ENRM: An alternative tool for studying dynamical systems

In recent years, the recurrence plot technique has been increasingly used in nonlinear complex time series, to analyse the periodicity, chaos and non-stationarity. As far, some important methods have arisen based on the recurrence plot technique, among which the recurrence quantification analysis (RQA) is the most famous one, defined based on the recurrence matrix. As a tool of the RQA, the entropy based on recurrence microstates (ENRM), has been proposed in Corsoet al. (2018), to measure the chaotic and mixing behaviours of the underlying time series.

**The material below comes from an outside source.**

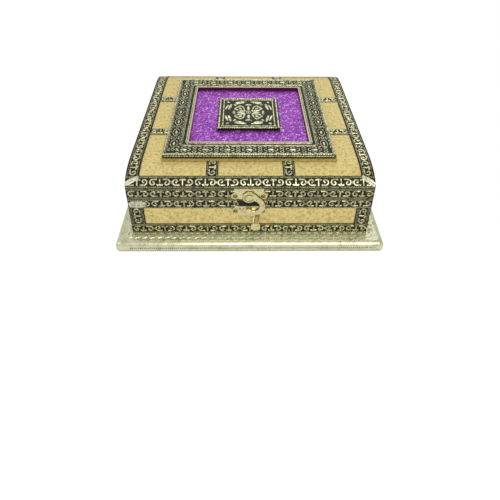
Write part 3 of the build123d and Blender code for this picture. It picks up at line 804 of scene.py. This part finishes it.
# Plinth
def plinth_relief():
    """Slanting leaves round the plinth's margin, and under its rounded nose a dotted line of raised
    beads in the dark ground finish, a painted shadow line.
    """
    leaves = bmesh.new()
    dots_in_painted_shadow = bmesh.new()
    edge = plinth_high.x
    nose_radius = 4.5
    margin = (edge - nose_radius + body_half) / 2
    leaf_pitch = 6.4
    leaf_lean = 38
    corner_clear = 12.0
    for turn in (0, 90, 180, 270):
        spin = Matrix.Rotation(math.radians(turn), 3, "Z")
        count = round((2 * body_half + 6) / leaf_pitch)
        unit = bmesh.new()
        lens(unit, (0, 0.2), 9.4, 3.2, 0.6, leaf_lean)
        lens(unit, (leaf_pitch / 2, 0.4), 6.6, 1.1, 0.45, leaf_lean)
        lens(unit, (0, -4.3), leaf_pitch * 0.8, 0.8, 0.4, 4)
        lens(unit, (0, 4.3), leaf_pitch * 0.7, 0.7, 0.4, -4)
        data = as_mesh(unit, "leaf")
        row = bmesh.new()
        add_copy(row, data, Matrix.Translation((-(count - 1) * leaf_pitch / 2, 0, 0)))
        repeat(row, count, leaf_pitch)
        lay(row, lambda s, t, h: spin @ Vector((s, -margin + t, plinth_high.z + h)))
        merge(leaves, row)
        # Painted shadow: the bead row takes the dark ground finish to stand for the thin shadow under
        # the nose
        low = plinth_high.z - nose_radius - 0.3
        row = bmesh.new()
        add_copy(row, bead_row(2 * (edge - corner_clear), 0, 1.7, 0.9, 0.2, 0.2))
        lay(row, lambda s, t, h: spin @ Vector((s, -edge - h, low + t)))
        merge(dots_in_painted_shadow, row)
    make_piece("plinth_leaves", leaves, plinth_relief_finish, "base")
    make_piece("plinth_painted_shadow_dots", dots_in_painted_shadow, ground_finish, "base")


# Latch
def on_latch(off):
    """Where flat points go on the front, measured from the hook's pivot, off millimetres out."""
    def place(s, t, h):
        return (pivot.x + s, -body_half - off - h, pivot.z + t)
    return place


def arc_ridge(bm, centre, radius, start, sweep, width, rise, steps=14):
    """A raised band along part of a circle."""
    begin = math.radians(start)
    out = Vector((math.cos(begin), math.sin(begin)))
    edges = ridge_section(bm, Vector(centre) + out * radius, out, width, rise)
    cap(bm, curl(bm, edges, centre, sweep, steps))


def latch_details():
    """Raised rims, bosses and pads on the stamped latch plates and the hook."""
    ears = bmesh.new()
    for down in (0.2, -15.7):
        for side in (-1, 1):
            ring_of(ears, (side * 11.5, down), 5.0, 5.0, 0.28, 0.35, 14)
    for side in (-1, 1):
        lens(ears, (side * 7.4, 5.2), 2.2, 1.2, 0.4, side * -35)
    add_copy(ears, plain_line(19.5, 7.0, 0.9, 0.4))
    add_copy(ears, plain_line(17.0, -11.4, 0.8, 0.35))
    lay(ears, on_latch(0.8))
    plates = [corner for corner in ears.verts if corner.co.z < pivot.z - 8]
    catch = ears.copy()
    bmesh.ops.delete(ears, geom=plates, context="VERTS")
    upper = [corner for corner in catch.verts if corner.co.z >= pivot.z - 8]
    bmesh.ops.delete(catch, geom=upper, context="VERTS")
    slots = bmesh.new()
    # Painted shade: small bosses in the darker brass stand for the catch's shadowed slots
    for along, width in ((-7.6, 2.6), (-4.4, 2.0), (6.6, 2.4)):
        lens(slots, (along, -13.4), width, 1.7, 0.12)
    lay(slots, on_latch(0.8))
    make_piece("catch_plate_slots", slots, painted_shade_brass_finish, "base")
    make_piece("latch_plate_rims", ears, brass_finish, "lid")
    make_piece("catch_plate_rims", catch, brass_finish, "base")

    hook = bmesh.new()
    arc_ridge(hook, (2.45, -9.6), 8.6, 62, -128, 3.4, 0.55)
    arc_ridge(hook, (0, 0), 4.3, 30, 300, 1.1, 0.45, 18)
    lay(hook, on_latch(2.8))
    make_piece("hook_rounding", hook, brass_finish, "hook")

    pad = bmesh.new()
    lens(pad, (5.6, -29.5), 6.6, 4.8, 0.4)
    lay(pad, on_latch(6.2))
    make_piece("thumb_pad", pad, brass_finish, "hook")

    # Painted shade: the neck fold takes the darker brass for its twist in shadow
    neck = bmesh.new()
    edges = ridge_section(neck, (7.2, -18.6), (1, 0), 4.2, 0.3)
    edges = straight(neck, edges, (-0.8, -2.8))
    cap(neck, straight(neck, edges, (-0.8, -4.6)))
    lay(neck, lambda s, t, h: on_latch(2.8)(s, t, h + max(0.0, -21.4 - t) * 0.667))
    make_piece("hook_neck_fold", neck, painted_shade_brass_finish, "hook")


# Bare foil
def foil_scrap(name, body, length, width, place, wrinkle=0.22):
    """A thin crumpled scrap of bare foil, rounded at its ends, laid by place."""
    bm = bmesh.new()
    bmesh.ops.create_grid(bm, x_segments=16, y_segments=8, size=1)
    creases = random.Random(3)
    for corner in bm.verts:
        x, y = corner.co.x, corner.co.y
        edge = 1 - 0.35 * abs(x) ** 4
        height = 0.36 + creases.uniform(-wrinkle, wrinkle) * (1 - y * y)
        corner.co = Vector((x * length / 2, y * edge * width / 2, height))
    rim = [side for side in bm.edges if side.is_boundary]
    skirt = bmesh.ops.extrude_edge_only(bm, edges=rim)["geom"]
    for part in skirt:
        if isinstance(part, bmesh.types.BMVert):
            part.co.z = 0.0
    lay(bm, place)
    make_piece(name, bm, scrap_finish, body)


def foil_scraps():
    """The folds on the four corners of the lid and the worn lap at the front."""
    middle = (run_at_height(shoulder_low.z) + run_at_height(shoulder_high.z)) / 2
    for name, side, slope, reach in (("left", -1, 0.95, 10.5), ("right", 1, -1.2, 10.0)):
        def corner_point(s, t):
            x = side * (body_half - 5.4) + s - slope * t * 0.4
            return x, middle + 1.2 + slope * s * 0.62 + t

        def on_front(s, t, h):
            x, along = corner_point(s, t)
            return over_lid(along, x, h)

        def on_back(s, t, h):
            x, along = corner_point(s, t)
            return over_lid(lid_run - along, -x, h)
        foil_scrap(f"corner_fold_{name}", "lid", reach, 3.6, on_front)
        foil_scrap(f"corner_fold_behind_{name}", "lid", reach, 3.6, on_back)
    front = on_side("front", (top_low.z + top_high.z) / 2 - 0.4)
    foil_scrap("worn_lap", "base", 13.5, 6.4, lambda s, t, h: front(-body_half + 7.6 + s, t, h), 0.12)


# Room and light
def floor_material():
    """White floor: bright to the camera, with only a trace of the box's shadow."""
    material, tree, shader = start_material("floor", (0.85, 0.85, 0.85), 0.0, 0.9)
    glow = tree.nodes.new("ShaderNodeEmission")
    glow.inputs["Color"].default_value = (1, 1, 1, 1)
    glow.inputs["Strength"].default_value = 1.05
    rays = tree.nodes.new("ShaderNodeLightPath")
    share = tree.nodes.new("ShaderNodeMath")
    share.operation = "MULTIPLY"
    share.inputs[1].default_value = 0.93
    mix = tree.nodes.new("ShaderNodeMixShader")
    tree.links.new(rays.outputs["Is Camera Ray"], share.inputs[0])
    tree.links.new(share.outputs["Value"], mix.inputs["Fac"])
    tree.links.new(shader.outputs["BSDF"], mix.inputs[1])
    tree.links.new(glow.outputs["Emission"], mix.inputs[2])
    tree.links.new(mix.outputs["Shader"], tree.nodes["Material Output"].inputs["Surface"])
    return material


def build_stage():
    """A plain pale floor, a pale world and soft studio lamps."""
    bm = bmesh.new()
    bmesh.ops.create_grid(bm, x_segments=1, y_segments=1, size=6)
    data = as_mesh(bm, "floor")
    data.materials.append(floor_material())
    floor = bpy.data.objects.new("floor", data)
    bpy.context.collection.objects.link(floor)
    world = bpy.data.worlds.new("studio")
    world.use_nodes = True
    bpy.context.scene.world = world
    tree = world.node_tree
    back = tree.nodes["Background"]
    back.inputs["Color"].default_value = (0.95, 0.97, 1.0, 1)
    back.inputs["Strength"].default_value = 0.5
    white = tree.nodes.new("ShaderNodeBackground")
    white.inputs["Color"].default_value = (1, 1, 1, 1)
    white.inputs["Strength"].default_value = 1.0
    rays = tree.nodes.new("ShaderNodeLightPath")
    mix = tree.nodes.new("ShaderNodeMixShader")
    tree.links.new(rays.outputs["Is Camera Ray"], mix.inputs["Fac"])
    tree.links.new(back.outputs["Background"], mix.inputs[1])
    tree.links.new(white.outputs["Background"], mix.inputs[2])
    tree.links.new(mix.outputs["Shader"], tree.nodes["World Output"].inputs["Surface"])
    for name, place, size, power in (("key", (0.15, -0.75, 0.75), 0.65, 3.4),
                                     ("fill", (-0.8, -0.3, 0.6), 0.7, 1.2),
                                     ("back", (0.10, 0.95, 0.90), 0.8, 2.0)):
        lamp = bpy.data.lights.new(name, "AREA")
        lamp.energy = power
        lamp.size = size
        holder = bpy.data.objects.new(name, lamp)
        holder.location = place
        holder.rotation_euler = (-Vector(place)).to_track_quat("-Z", "Y").to_euler()
        bpy.context.collection.objects.link(holder)
    bpy.context.scene.view_settings.view_transform = "Standard"


set_camera()
build_stage()

ground_finish = foil_ground()
relief_finish = foil_relief()
# Painted shade: a darker copy of the relief for the upright strips, which face away from the light
# above
shaded_relief_finish = foil_relief("foil_relief_painted_shade", (0.66, 0.63, 0.36), (0.18, 0.17, 0.06))
frame_relief_finish = foil_relief("frame_relief", (0.86, 0.85, 0.52), (0.24, 0.24, 0.10))
purple_finish = purple_film()
plinth_finish = plinth_foil()
plinth_relief_finish = foil_relief("plinth_relief", (0.92, 0.91, 0.66), (0.45, 0.45, 0.24))
scrap_finish = foil_relief("bare_foil", (0.8, 0.79, 0.62), (0.36, 0.36, 0.22))
brass_finish = brass()
painted_shade_brass_finish = painted_shade_brass()
velvet_finish = velvet()
board_finish = fibreboard()

finishes = {"mdf": board_finish, "embossed_foil": ground_finish, "plinth_foil": plinth_finish,
            "gold_paper": gold_paper(), "lip_gold": lip_gold_with_painted_shade(),
            "gold_edge": gold_paper("gold_edge", (0.55, 0.42, 0.12), (0.3, 0.2, 0.05)),
            "purple_film": purple_finish, "brass": brass_finish, "velvet": velvet_finish}
for entry in frame["record"]["subparts"]:
    finish_with([entry["node"]], finishes[entry["material_slot"]])
# Painted shade: the tacks, down in their holes, take the darker brass
finish_with(["latch_tacks", "catch_tacks"], painted_shade_brass_finish)

course_relief("foot_relief", foot_low.z, foot_high.z, "base")
course_relief("top_relief", top_low.z, top_high.z, "base", True)
course_relief("rim_relief", rim_low.z, rim_high.z, "lid")
shoulder_relief()
side_reliefs()
end_reliefs()
cross_reliefs()
corner_reliefs()
frame_relief()
tile_relief()
purple_sheet()
plinth_relief()
foil_scraps()
latch_details()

In this paper, we first develop some techniques for more efficiently computing the ENRM. Another important contribution of this paper is to extend the concept of the ENRM to study multi-dimensional dynamical systems, where we regard each particle trajectory as a time series. This allows us to compare the ENRM to the finite time Lyapunov exponent (FTLE), which is another commonly used quantity for measuring chaotic behaviours of multi-dimensional dynamical systems. Examples will show different behaviours of particle trajectories with different magnitudes of ENRM values, and also the difference between the ENRM and the FTLE. Especially, by investigating a real data set, we show that the ENRM is a nice tool for measuring the complex behaviours of dynamical systems in the occasion where only sparse particle trajectories are provided.